▶ The task
Print the whole listing exactly.

▶ Data provided
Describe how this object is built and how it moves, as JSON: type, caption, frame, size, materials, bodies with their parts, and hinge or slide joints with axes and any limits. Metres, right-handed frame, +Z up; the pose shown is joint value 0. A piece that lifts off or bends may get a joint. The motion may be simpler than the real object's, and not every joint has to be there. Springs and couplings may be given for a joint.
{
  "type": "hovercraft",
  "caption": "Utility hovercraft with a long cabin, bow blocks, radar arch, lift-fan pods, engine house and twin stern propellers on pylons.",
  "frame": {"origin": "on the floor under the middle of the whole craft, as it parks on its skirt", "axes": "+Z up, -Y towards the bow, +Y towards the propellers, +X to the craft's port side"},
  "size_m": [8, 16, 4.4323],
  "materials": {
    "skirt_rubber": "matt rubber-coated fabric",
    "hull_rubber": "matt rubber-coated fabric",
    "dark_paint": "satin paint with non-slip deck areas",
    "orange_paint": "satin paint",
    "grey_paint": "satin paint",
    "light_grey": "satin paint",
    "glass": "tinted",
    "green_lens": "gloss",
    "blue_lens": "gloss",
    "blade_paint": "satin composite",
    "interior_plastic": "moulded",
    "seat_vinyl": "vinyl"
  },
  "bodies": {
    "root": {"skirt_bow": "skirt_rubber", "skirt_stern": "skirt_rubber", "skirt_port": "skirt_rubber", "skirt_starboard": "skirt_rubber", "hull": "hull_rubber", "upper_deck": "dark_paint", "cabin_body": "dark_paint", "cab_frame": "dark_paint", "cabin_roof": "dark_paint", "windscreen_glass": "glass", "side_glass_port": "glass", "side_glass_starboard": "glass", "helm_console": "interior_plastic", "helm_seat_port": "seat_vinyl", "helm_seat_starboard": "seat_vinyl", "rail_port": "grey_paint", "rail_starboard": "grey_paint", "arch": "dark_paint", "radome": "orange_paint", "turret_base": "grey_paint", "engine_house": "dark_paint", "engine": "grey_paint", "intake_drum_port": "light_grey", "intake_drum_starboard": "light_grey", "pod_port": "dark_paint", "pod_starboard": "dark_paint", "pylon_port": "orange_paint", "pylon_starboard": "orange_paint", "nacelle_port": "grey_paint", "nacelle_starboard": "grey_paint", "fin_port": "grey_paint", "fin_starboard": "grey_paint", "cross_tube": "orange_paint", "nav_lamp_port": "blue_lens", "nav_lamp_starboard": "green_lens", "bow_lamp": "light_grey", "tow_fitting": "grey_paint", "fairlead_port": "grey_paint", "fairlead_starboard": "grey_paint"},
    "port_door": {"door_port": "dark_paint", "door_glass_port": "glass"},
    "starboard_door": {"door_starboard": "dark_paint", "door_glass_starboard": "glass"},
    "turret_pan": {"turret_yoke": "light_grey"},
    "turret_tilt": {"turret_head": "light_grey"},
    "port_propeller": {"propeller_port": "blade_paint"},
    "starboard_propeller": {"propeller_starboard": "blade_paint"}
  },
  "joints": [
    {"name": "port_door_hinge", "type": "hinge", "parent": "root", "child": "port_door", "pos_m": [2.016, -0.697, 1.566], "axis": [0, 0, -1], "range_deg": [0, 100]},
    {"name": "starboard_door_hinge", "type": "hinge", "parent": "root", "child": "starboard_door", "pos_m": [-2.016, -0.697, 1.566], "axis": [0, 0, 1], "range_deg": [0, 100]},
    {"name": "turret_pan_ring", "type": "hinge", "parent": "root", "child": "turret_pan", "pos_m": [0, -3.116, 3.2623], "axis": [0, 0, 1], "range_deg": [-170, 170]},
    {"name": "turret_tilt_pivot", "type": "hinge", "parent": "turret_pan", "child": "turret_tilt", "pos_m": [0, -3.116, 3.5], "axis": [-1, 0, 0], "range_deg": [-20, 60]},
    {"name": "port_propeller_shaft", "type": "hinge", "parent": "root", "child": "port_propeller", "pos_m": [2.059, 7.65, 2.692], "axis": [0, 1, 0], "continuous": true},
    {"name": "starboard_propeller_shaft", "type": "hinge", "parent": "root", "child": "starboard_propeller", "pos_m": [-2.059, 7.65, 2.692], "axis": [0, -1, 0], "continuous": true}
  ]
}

▶ Result of this exercise
Describe how this object is built and how it moves, as JSON: type, caption, frame, size, materials, bodies with their parts, and hinge or slide joints with axes and any limits. Metres, right-handed frame, +Z up; the pose shown is joint value 0. A piece that lifts off or bends may get a joint. The motion may be simpler than the real object's, and not every joint has to be there. Springs and couplings may be given for a joint.
{
  "type": "hovercraft",
  "caption": "Utility hovercraft with a long cabin, bow blocks, radar arch, lift-fan pods, engine house and twin stern propellers on pylons.",
  "frame": {"origin": "on the floor under the middle of the whole craft, as it parks on its skirt", "axes": "+Z up, -Y towards the bow, +Y towards the propellers, +X to the craft's port side"},
  "size_m": [8, 16, 4.4323],
  "materials": {
    "skirt_rubber": "matt rubber-coated fabric",
    "hull_rubber": "matt rubber-coated fabric",
    "dark_paint": "satin paint with non-slip deck areas",
    "orange_paint": "satin paint",
    "grey_paint": "satin paint",
    "light_grey": "satin paint",
    "glass": "tinted",
    "green_lens": "gloss",
    "blue_lens": "gloss",
    "blade_paint": "satin composite",
    "interior_plastic": "moulded",
    "seat_vinyl": "vinyl"
  },
  "bodies": {
    "root": {"skirt_bow": "skirt_rubber", "skirt_stern": "skirt_rubber", "skirt_port": "skirt_rubber", "skirt_starboard": "skirt_rubber", "hull": "hull_rubber", "upper_deck": "dark_paint", "cabin_body": "dark_paint", "cab_frame": "dark_paint", "cabin_roof": "dark_paint", "windscreen_glass": "glass", "side_glass_port": "glass", "side_glass_starboard": "glass", "helm_console": "interior_plastic", "helm_seat_port": "seat_vinyl", "helm_seat_starboard": "seat_vinyl", "rail_port": "grey_paint", "rail_starboard": "grey_paint", "arch": "dark_paint", "radome": "orange_paint", "turret_base": "grey_paint", "engine_house": "dark_paint", "engine": "grey_paint", "intake_drum_port": "light_grey", "intake_drum_starboard": "light_grey", "pod_port": "dark_paint", "pod_starboard": "dark_paint", "pylon_port": "orange_paint", "pylon_starboard": "orange_paint", "nacelle_port": "grey_paint", "nacelle_starboard": "grey_paint", "fin_port": "grey_paint", "fin_starboard": "grey_paint", "cross_tube": "orange_paint", "nav_lamp_port": "blue_lens", "nav_lamp_starboard": "green_lens", "bow_lamp": "light_grey", "tow_fitting": "grey_paint", "fairlead_port": "grey_paint", "fairlead_starboard": "grey_paint"},
    "port_door": {"door_port": "dark_paint", "door_glass_port": "glass"},
    "starboard_door": {"door_starboard": "dark_paint", "door_glass_starboard": "glass"},
    "turret_pan": {"turret_yoke": "light_grey"},
    "turret_tilt": {"turret_head": "light_grey"},
    "port_propeller": {"propeller_port": "blade_paint"},
    "starboard_propeller": {"propeller_starboard": "blade_paint"}
  },
  "joints": [
    {"name": "port_door_hinge", "type": "hinge", "parent": "root", "child": "port_door", "pos_m": [2.016, -0.697, 1.566], "axis": [0, 0, -1], "range_deg": [0, 100]},
    {"name": "starboard_door_hinge", "type": "hinge", "parent": "root", "child": "starboard_door", "pos_m": [-2.016, -0.697, 1.566], "axis": [0, 0, 1], "range_deg": [0, 100]},
    {"name": "turret_pan_ring", "type": "hinge", "parent": "root", "child": "turret_pan", "pos_m": [0, -3.116, 3.2623], "axis": [0, 0, 1], "range_deg": [-170, 170]},
    {"name": "turret_tilt_pivot", "type": "hinge", "parent": "turret_pan", "child": "turret_tilt", "pos_m": [0, -3.116, 3.5], "axis": [-1, 0, 0], "range_deg": [-20, 60]},
    {"name": "port_propeller_shaft", "type": "hinge", "parent": "root", "child": "port_propeller", "pos_m": [2.059, 7.65, 2.692], "axis": [0, 1, 0], "continuous": true},
    {"name": "starboard_propeller_shaft", "type": "hinge", "parent": "root", "child": "starboard_propeller", "pos_m": [-2.059, 7.65, 2.692], "axis": [0, -1, 0], "continuous": true}
  ]
}